"Riding the Y2K Rocket" - May 1999 Loyalty Days Parade Photo courtesy Newport News-Times
Loyalty Days, Newport Oregon
Two thousand people visited Newport on May 1, 1938,
with the prospect of a "free lunch" -- 6,000 crabs were distributed
free of charge to visitors to the first annual Crab Festival. The
reason was twofold: the price of Dungeness crab had hit rock
bottom; organizers promoted the idea of the festival believing it
would create a craving for the local crustacean. Moreover, Newport,
like the rest of America, was reeling from the Depression; it was
thought that the Crab Festival would be an economic "shot in the
arm" for Oregon's Central Coast. When World War II broke out,
Newport became concerned with the possibility of an enemy invasion
on the coast. Fisherman went off to war, while others turned their
boats over to the military for patrolling the coast. The Crab
Festival fell by the wayside. After the war, the Festival was
revived in a big way, when a Crab Festival Queen was crowned and
the chance to win a new car was raffled off. However, it wasn't too
long before crabs became too expensive to give away, the festival
lost money, and the crab festival became impractical.
About the same time that the crab festival was dying,
the nation was gripped by anti-communist fervor. In 1953, the
annual May Crab Festival was replaced with Loyalty Days, and
Lincoln County veterans organizations held a modest parade "in
support of a counter demonstration of the annual May Day mass
rallies and celebrations staged by the communists." In 1958,
President Eisenhower signed a Loyalty Days Proclamation. The focus
of Newport Loyalty Days gradually switched to fun, not unlike the
Crab Festivals of old. By 1970, parade entries totaled nearly 100,
and the event featured a Dungeness crab dinner for $1.75.
Demonstrations of crab pot construction and net making and repair
were held. Since then, air shows, boat races, horse shows, scuba
diving contests, and crab running contests have all become part of
Loyalty Day events. During 1999 Loyalty Days, a crab queen was
coronated; carnival rides, boat tours, yacht races, a car show and
bed races were offered during the four-day event. A memorial
ceremony honoring Oregon's servicemen and women who lost their
lives while serving their country was held at the ocean's edge.

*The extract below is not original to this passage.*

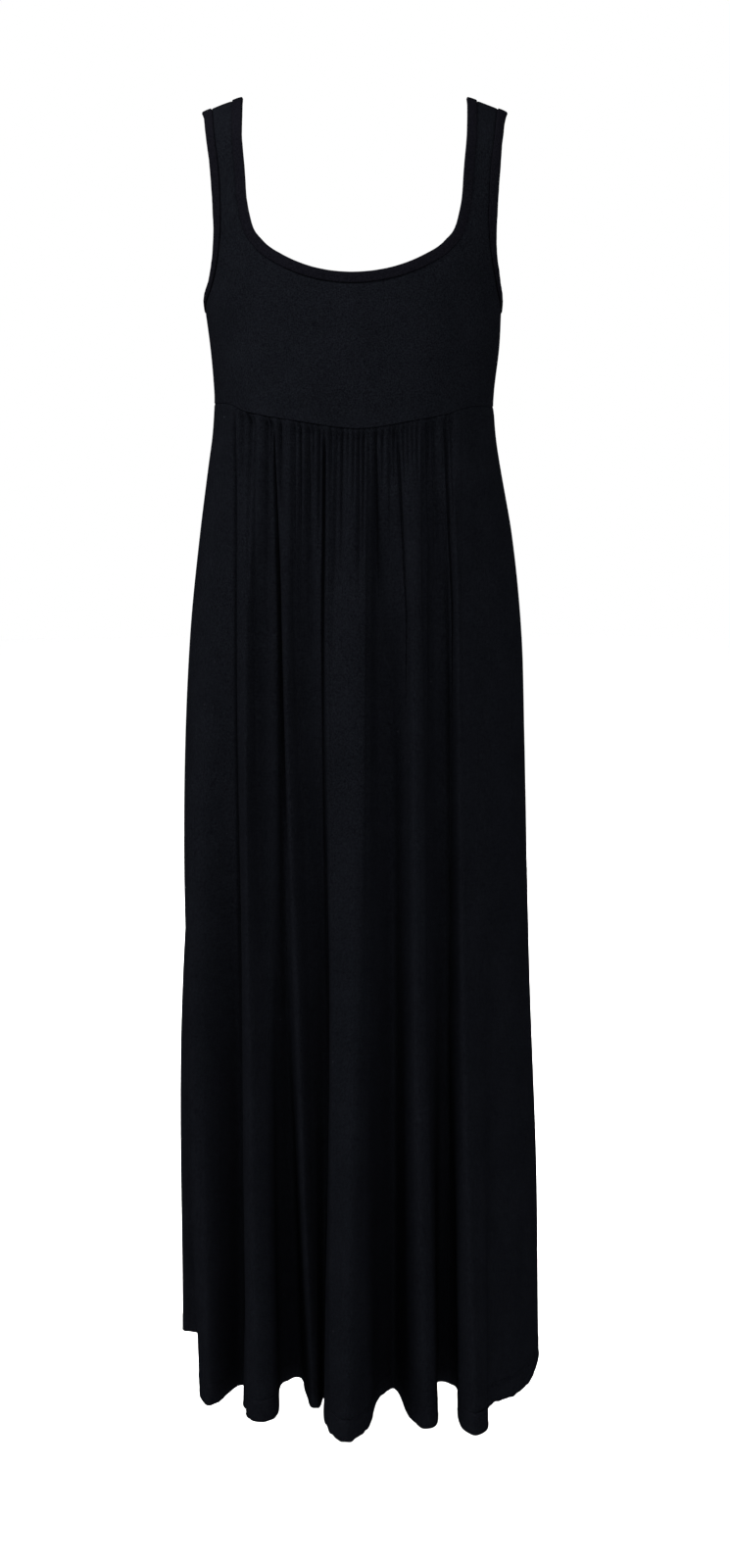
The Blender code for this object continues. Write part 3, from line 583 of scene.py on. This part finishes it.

Although the fading away of the Cold War has
diminished the need for a patriotic May Day festival, Newport's
celebration of Loyalty Days is alive and well and continues to
grow. Having roots in both the crab Festival and loyalty "counter
demonstrations" of previous decades, it has evolved into a
celebration of community pride and a Newport rite of spring.
The project is documented with a report of five
pages; twelve 8 x 10 photographs; information on the Lincoln County
Historical Society, who submitted the project; a newspaper article;
a one-page sheet on "Loyalty Day" from 1967; and an article from
the Newport Chamber of Commerce newsletter.
Originally submitted by: Darlene Hooley, Representative (5th District).
The Local Legacies project provides a "snapshot" of American Culture as it was expressed in spring of 2000. Consequently, it is not being updated with new or revised information with the exception of "Related Website" links.